02 Apr Money Flows To Value
Money Flows to Value
(Today’s blog has been written by our colleagues in the Netherlands Marco & Martjin. Interestingly, they have had to think strategically about conceptually “selling” the Clients for Life® client retention process from a standing start in their country. We’ve never had to do that in North America, since virtually all of our new clients have emanated from referral networks of legacy clients. This concept was great learning for us.)
What do you spend your money on? Every person and every company spends their money on things they find valuable. Doesn’t that sound like common sense? Most certainly, but when it comes to client retention, we all know that common sense is not always common practice.
The rule of economics that applies here is ‘Money Flows to Value’.
When told about this simple but powerful truth, every CEO nods in agreement. Of course, value is what their organizations strive to bring to their clients.
But when we ask them to think about their commercial challenges with this rule of economics in mind, the frowning begins. They immediately understand that, by this rule, clients are telling them that the value their company provides is in decline based on the reality of Revelation X™. See blogpost December 11, 2013 (http://clientretention.com/the-blog/page/2/).
Of course, this is a hard truth to accept. It is contradictory to their intentions and endeavors and fully counterintuitive. The fact that client satisfaction rates may remain high, provides them a false sense of security that makes the growing risk of loss even harder to accept.
But the numbers show that, when push comes to shove, more clients have made the decision that they are not the most desirable partner for their future. They perceived more value in another deal.
So, to turn the tides, the main question is: which value should we provide? This is where frowning deepens, because clients and companies perceive value differently. If you want your client’s money flowing to your organization, it is vital to understand this difference well.

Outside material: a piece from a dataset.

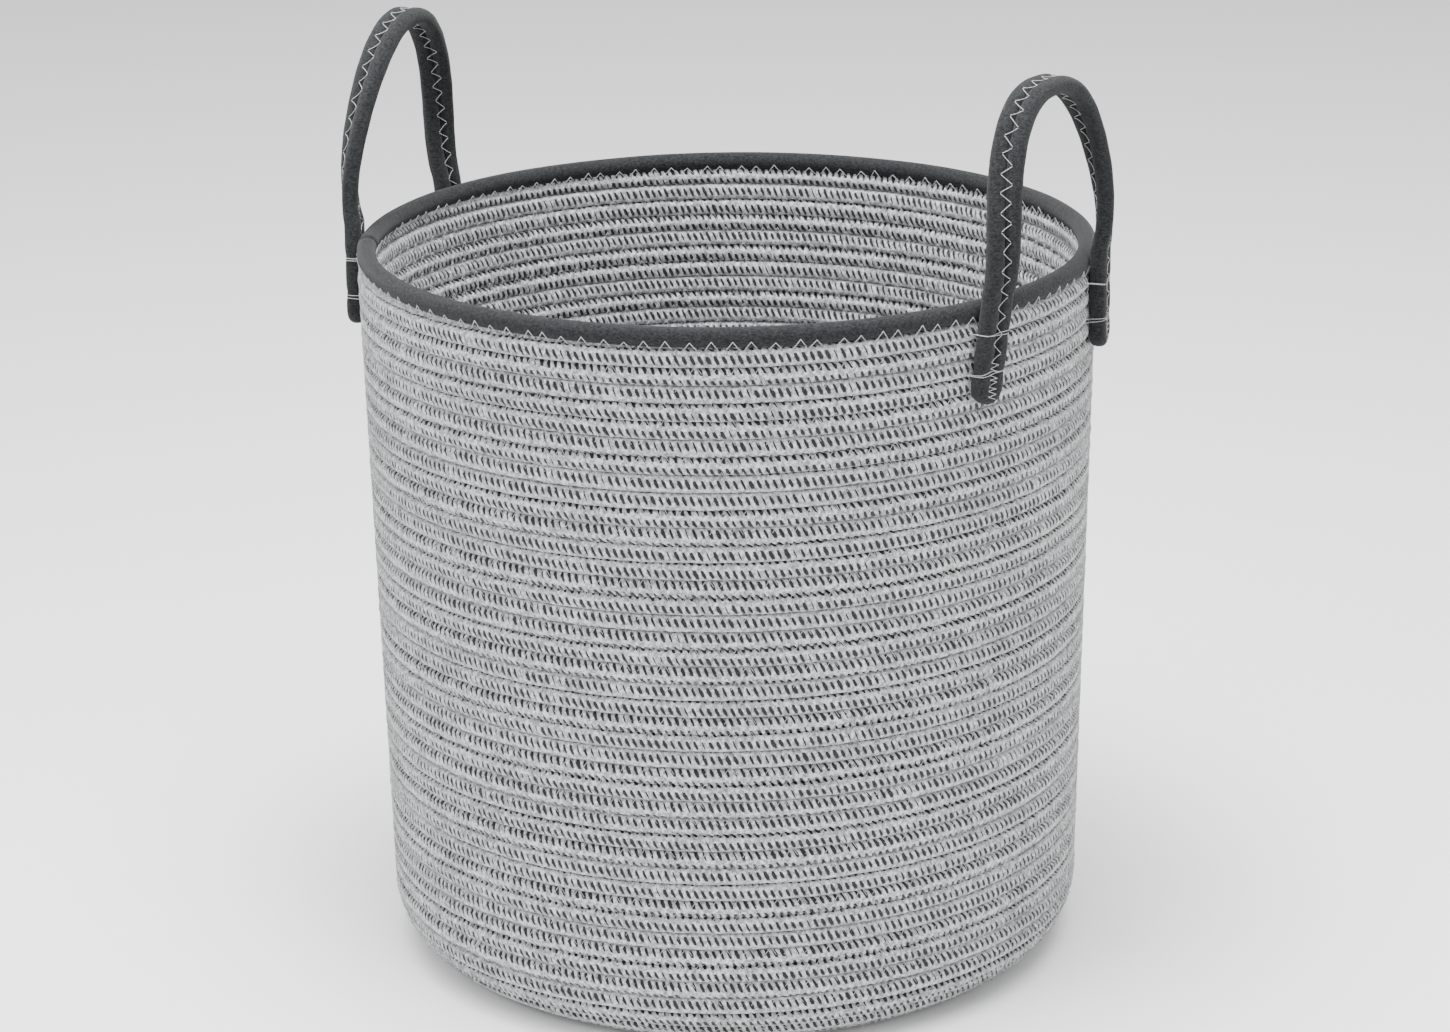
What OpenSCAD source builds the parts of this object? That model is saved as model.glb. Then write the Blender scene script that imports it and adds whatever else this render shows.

Clients perceive value on the same three levels as organizations are aiming to provide it:
- The product or service
- The contract
- The organization.
Graphically, this can be depicted as follows:
Importantly, there tends to be a difference in the way these levels are considered to be relevant. To a service provider everything mentioned on the invoice is most relevant: the services provided. This is also the most costly and visible element of the contract. Therefore it is commonly mistaken for the most valuable element.
Internal targets for account managers represent the focus of an organization. Targets are mostly turnover (revenue) based. Account managers therefore will be focused on selling as much of this ‘Product or Service Value’ as is possible. The target for operations is delivering on the KPI’s. They aim to deliver the ‘Contract Value’ in the most cost effective way. Usually this means doing enough to meet KPI’s, but not much more. The next level up, ‘Organizational Value’, is mostly seen as ‘going the extra mile’. Services outside the contract will be provided when asked for and billed when possible, but there are generally no specific targets set for this level of value.
From a client’s point of view, most certainly from C-level perspective, the product or service is something they can get anywhere. Contracts and SLA’s cover basic needs. What is immediately relevant to them is your help in reaching their goals. There are a lot of expectations with the decision makers on what you might help them achieve. It is an ample field for providing relevant value.
An example: A large insurance company hired a leading software company to replace their outdated and unmanageable systems. The contract stated the license fee and prices for consultancy and programming. The main KPI’s in the SLA were about technical performance and service. What was not on paper was the C-level goal to create a manageable system. Guess what happened in practice…. (When the software company started delivering value by their products and service…)?
Remember, C-level calls the shots. When they perceive the value you can provide is comparable to your competitors, what will the distinctive element of your proposal be? That’s right, price! (Not where you want to be.)
We hope these insights may help your thinking on solutions for the challenges you face. All answers are grounded in providing value.
Since ‘Money Flows to Value’ let’s be relentless in focusing on ‘Relevant Value’ as perceived by our client!
Thank you for allowing us to share our thinking on this topic.